WORKING DATA:
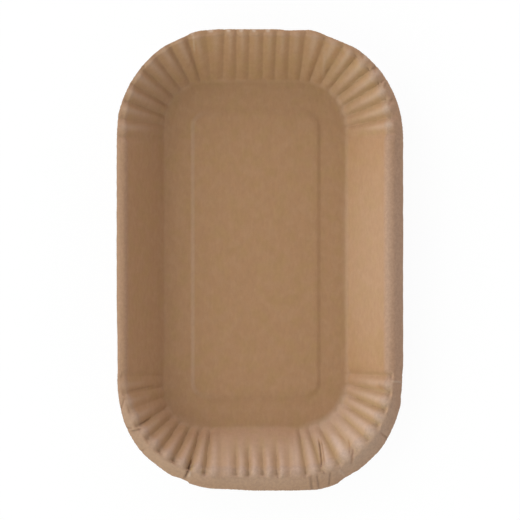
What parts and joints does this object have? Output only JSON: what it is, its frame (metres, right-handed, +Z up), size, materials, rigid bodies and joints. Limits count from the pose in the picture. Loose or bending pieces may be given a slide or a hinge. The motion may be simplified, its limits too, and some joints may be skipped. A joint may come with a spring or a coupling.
{
  "type": "paper food tray",
  "caption": "Shallow oblong tray pressed from one sheet of kraft board, with sloping walls, fluted round ends, a turned-down lip and a slightly raised floor panel.",
  "frame": {"origin": "on the table, under the middle of the tray's outline", "axes": "+Z up, length along Y, width along X; the lip is widest at the -Y end"},
  "size_m": [0.0997, 0.16, 0.016],
  "materials": {
    "kraft_board": "matte"
  },
  "bodies": {
    "root": {"tray": "kraft_board"}
  },
  "joints": []
}
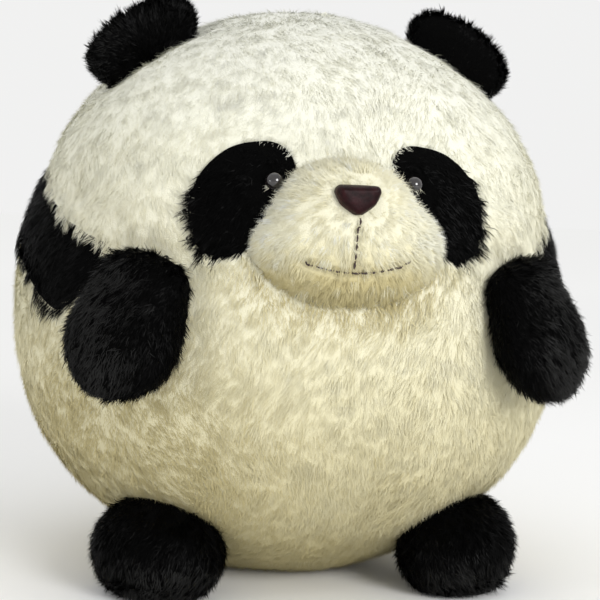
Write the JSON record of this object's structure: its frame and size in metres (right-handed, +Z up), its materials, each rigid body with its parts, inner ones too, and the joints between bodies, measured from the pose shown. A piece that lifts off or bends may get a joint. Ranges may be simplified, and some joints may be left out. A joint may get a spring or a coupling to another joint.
{
  "type": "plush panda",
  "caption": "Ball-shaped long-pile plush panda with a bulging muzzle, small flat ears, stuffed arms and feet, and a short tail.",
  "frame": {"origin": "middle of the flat base panel that it rests on", "axes": "+Z up, the panda faces -Y and its own left is +X"},
  "size_m": [0.368, 0.4179, 0.3759],
  "materials": {
    "white_plush": "long soft pile, cream white",
    "black_plush": "long soft pile, black",
    "nose_satin": "satin weave, dark brown",
    "eye_plastic": "polished",
    "washer_plastic": "moulded",
    "thread": "embroidery thread",
    "closing_thread": "sewing thread",
    "fibre_stuffing": "loose polyester fibre",
    "label_tape": "woven tape, blank"
  },
  "bodies": {
    "torso": {"body_fill": "fibre_stuffing", "head_front_panel": "white_plush", "head_back_left": "white_plush", "head_back_right": "white_plush", "shoulder_band_left": "black_plush", "shoulder_band_right": "black_plush", "belly_panel": "white_plush", "lower_back_left": "white_plush", "lower_back_right": "white_plush", "base_panel": "white_plush", "muzzle_left": "white_plush", "muzzle_right": "white_plush", "muzzle_fill": "fibre_stuffing", "nose_cover": "nose_satin", "nose_fill": "fibre_stuffing", "mouth_stitch": "thread", "smile_stitch": "thread", "care_label": "label_tape", "closing_thread": "closing_thread", "eye_patch_left": "black_plush", "eye_left": "eye_plastic", "eye_washer_left": "washer_plastic", "eye_patch_right": "black_plush", "eye_right": "eye_plastic", "eye_washer_right": "washer_plastic"},
    "ear_left": {"ear_front_left": "black_plush", "ear_back_left": "black_plush"},
    "arm_left": {"arm_outer_left": "black_plush", "arm_inner_left": "black_plush", "arm_fill_left": "fibre_stuffing"},
    "foot_left": {"foot_upper_left": "black_plush", "foot_sole_left": "black_plush", "foot_fill_left": "fibre_stuffing"},
    "ear_right": {"ear_front_right": "black_plush", "ear_back_right": "black_plush"},
    "arm_right": {"arm_outer_right": "black_plush", "arm_inner_right": "black_plush", "arm_fill_right": "fibre_stuffing"},
    "foot_right": {"foot_upper_right": "black_plush", "foot_sole_right": "black_plush", "foot_fill_right": "fibre_stuffing"},
    "tail": {"tail_top": "black_plush", "tail_under": "black_plush", "tail_fill": "fibre_stuffing"}
  },
  "joints": [
    {"name": "ear_hinge_left", "type": "hinge", "parent": "torso", "child": "ear_left", "pos_m": [0.10038, -0.02689, 0.34192], "axis": [0.8397, 0, -0.543], "range_deg": [-25, 30], "stiffness_Nm_per_rad": 0.02},
    {"name": "arm_hinge_left", "type": "hinge", "parent": "torso", "child": "arm_left", "pos_m": [0.11608, -0.15404, 0.20289], "axis": [-0.784, -0.5908, -0.1908], "range_deg": [0, 50], "stiffness_Nm_per_rad": 0.1},
    {"name": "foot_twist_left", "type": "hinge", "parent": "torso", "child": "foot_left", "pos_m": [0.08871, -0.08718, 0.04382], "axis": [0.4683, -0.4602, -0.7542], "range_deg": [-12, 12], "stiffness_Nm_per_rad": 0.15},
    {"name": "ear_hinge_right", "type": "hinge", "parent": "torso", "child": "ear_right", "pos_m": [-0.10038, -0.02689, 0.34192], "axis": [0.8397, 0, 0.543], "range_deg": [-25, 30], "stiffness_Nm_per_rad": 0.02},
    {"name": "arm_hinge_right", "type": "hinge", "parent": "torso", "child": "arm_right", "pos_m": [-0.11608, -0.15404, 0.20289], "axis": [-0.784, 0.5908, 0.1908], "range_deg": [0, 50], "stiffness_Nm_per_rad": 0.1},
    {"name": "foot_twist_right", "type": "hinge", "parent": "torso", "child": "foot_right", "pos_m": [-0.08871, -0.08718, 0.04382], "axis": [-0.4683, -0.4602, -0.7542], "range_deg": [-12, 12], "stiffness_Nm_per_rad": 0.15},
    {"name": "tail_hinge", "type": "hinge", "parent": "torso", "child": "tail", "pos_m": [0, 0.18199, 0.10566], "axis": [1, 0, 0], "range_deg": [-20, 20], "stiffness_Nm_per_rad": 0.04}
  ]
}
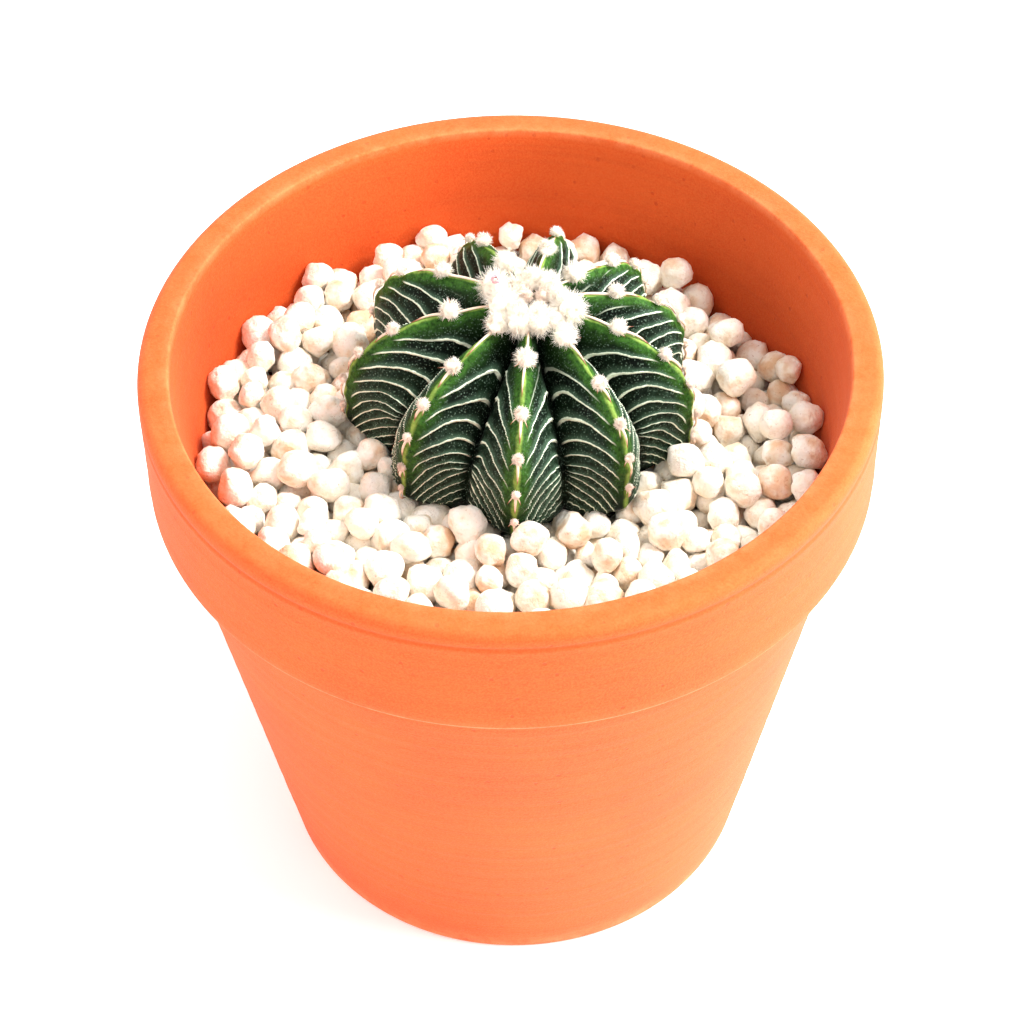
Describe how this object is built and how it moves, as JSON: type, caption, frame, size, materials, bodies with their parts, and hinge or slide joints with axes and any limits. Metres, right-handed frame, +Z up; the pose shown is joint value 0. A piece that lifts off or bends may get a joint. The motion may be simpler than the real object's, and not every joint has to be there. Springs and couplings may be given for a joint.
{
  "type": "potted round cactus",
  "caption": "Ribbed globe cactus with woolly areoles in a round clay pot, rooted in potting mix under a top dressing of pale rounded granules.",
  "frame": {"origin": "middle of the pot's foot, on the surface that it stands on", "axes": "+Z up along the pot's axis, -Y towards the viewer, +X to the viewer's right"},
  "size_m": [0.12, 0.12, 0.1185],
  "materials": {
    "terracotta": "unglazed fired clay, matte, bright orange, with fine pits and pale scuffs",
    "potting_mix": "dark crumbly peat and bark mix",
    "granules": "matte off-white rounded pumice with pinkish and tan blotches",
    "cactus_skin": "satin waxy skin, dark green with raised pale bands",
    "wool": "fuzzy cream-white wool with cream spines",
    "petals": "matte pink bud scales"
  },
  "bodies": {
    "root": {"pot": "terracotta", "potting_mix": "potting_mix", "granule_bed": "granules", "cactus_stem": "cactus_skin", "crown_wool": "wool", "flower_bud": "petals", "areole_row_01": "wool", "areole_row_02": "wool", "areole_row_03": "wool", "areole_row_04": "wool", "areole_row_05": "wool", "areole_row_06": "wool", "areole_row_07": "wool", "areole_row_08": "wool", "areole_row_09": "wool", "areole_row_10": "wool", "granule_01": "granules", "granule_02": "granules", "granule_03": "granules", "granule_04": "granules", "granule_05": "granules", "granule_06": "granules", "granule_07": "granules", "granule_08": "granules", "granule_09": "granules", "granule_10": "granules", "granule_11": "granules", "granule_12": "granules", "granule_13": "granules", "granule_14": "granules", "granule_15": "granules", "granule_16": "granules", "granule_17": "granules", "granule_18": "granules", "granule_19": "granules", "granule_20": "granules", "granule_21": "granules", "granule_22": "granules", "granule_23": "granules", "granule_24": "granules", "granule_25": "granules", "granule_26": "granules", "granule_27": "granules", "granule_28": "granules", "granule_29": "granules", "granule_30": "granules", "granule_31": "granules", "granule_32": "granules", "granule_33": "granules", "granule_34": "granules"}
  },
  "joints": []
}
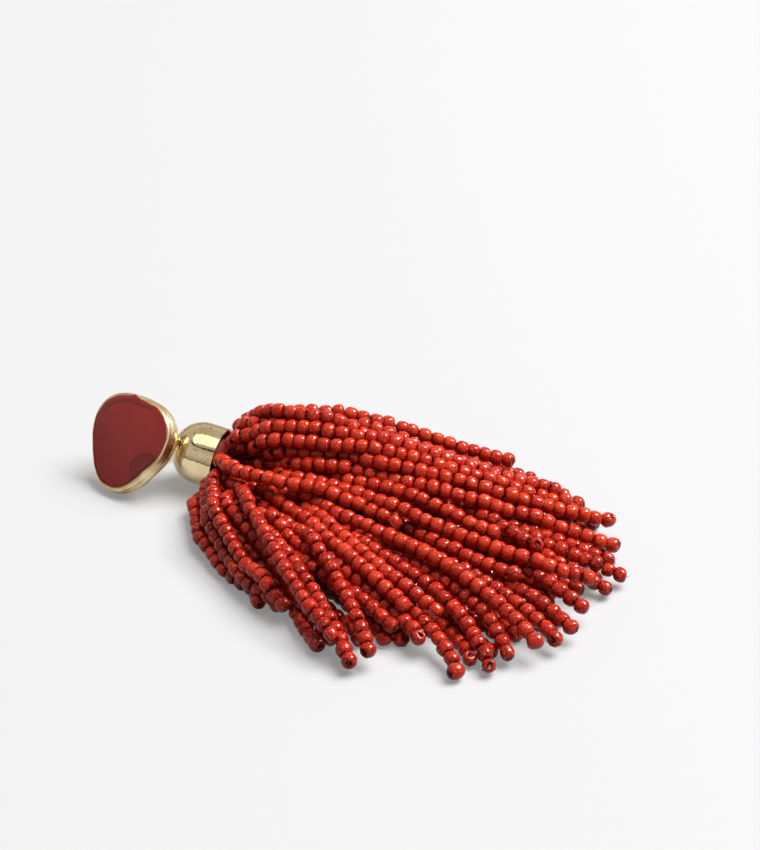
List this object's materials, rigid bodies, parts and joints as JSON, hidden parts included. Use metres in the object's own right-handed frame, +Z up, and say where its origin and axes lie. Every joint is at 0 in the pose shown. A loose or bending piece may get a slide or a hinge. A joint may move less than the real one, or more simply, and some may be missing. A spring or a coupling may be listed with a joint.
{
  "type": "beaded tassel drop earring",
  "caption": "Drop earring lying on a table: enamelled rounded-triangle stud with ear post, domed metal cap and a long tassel of red seed beads.",
  "frame": {"origin": "middle of the earring's box in plan, on the surface it lies on", "axes": "+X runs from the stud along the cap to the tips of the tassel, +Z is up from the surface, and +Y is the side that the ear post points to"},
  "size_m": [0.0856, 0.0614, 0.017],
  "materials": {
    "gold_plate": "polished gold plate",
    "enamel": "glossy dark red enamel",
    "cap_metal": "worn pale gold plate",
    "beads": "opaque glossy coral red"
  },
  "bodies": {
    "root": {"stud_bezel": "gold_plate", "enamel": "enamel", "jump_ring": "gold_plate", "eye_pin": "gold_plate", "tassel_cap": "cap_metal", "bead_tassel": "beads"}
  },
  "joints": []
}
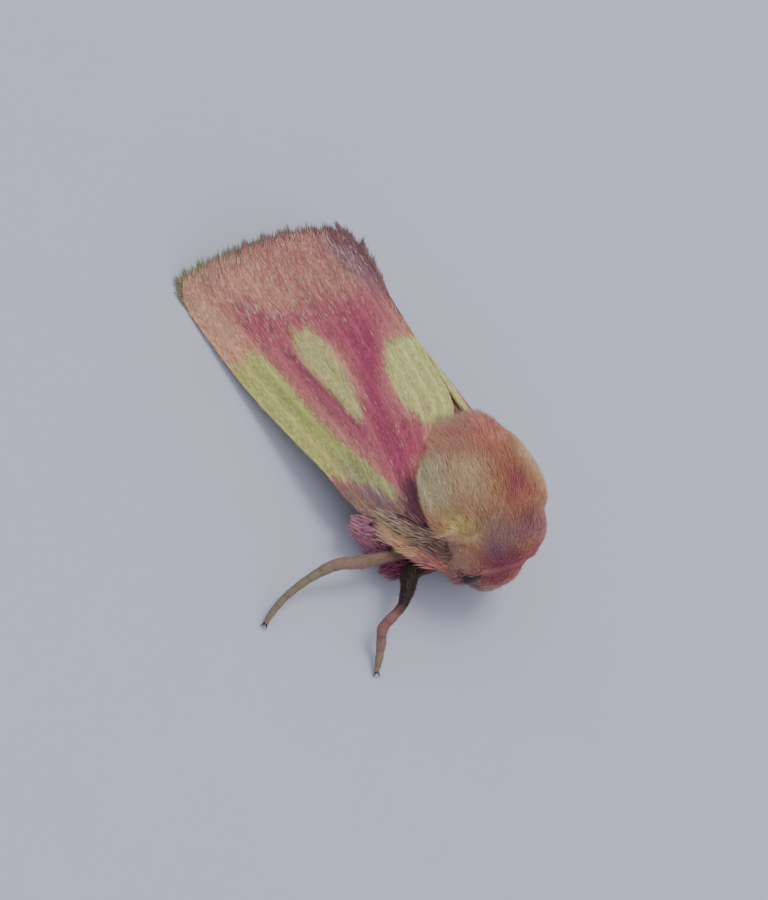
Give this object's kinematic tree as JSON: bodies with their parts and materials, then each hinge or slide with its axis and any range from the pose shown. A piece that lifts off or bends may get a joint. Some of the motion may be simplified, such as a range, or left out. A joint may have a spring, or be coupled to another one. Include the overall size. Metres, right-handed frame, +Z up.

WRITTEN TASK:
All lines above with "bending" in them should be returned.

SOLUTION:
What parts and joints does this object have? Output only JSON: what it is, its frame (metres, right-handed, +Z up), size, materials, rigid bodies and joints. Limits count from the pose in the picture. Loose or bending pieces may be given a slide or a hinge. The motion may be simplified, its limits too, and some joints may be skipped. A joint may come with a spring or a coupling.
List this object's materials, rigid bodies, parts and joints as JSON, hidden parts included. Use metres in the object's own right-handed frame, +Z up, and say where its origin and axes lie. Every joint is at 0 in the pose shown. A loose or bending piece may get a slide or a hinge. A joint may move less than the real one, or more simply, and some may be missing. A spring or a coupling may be listed with a joint.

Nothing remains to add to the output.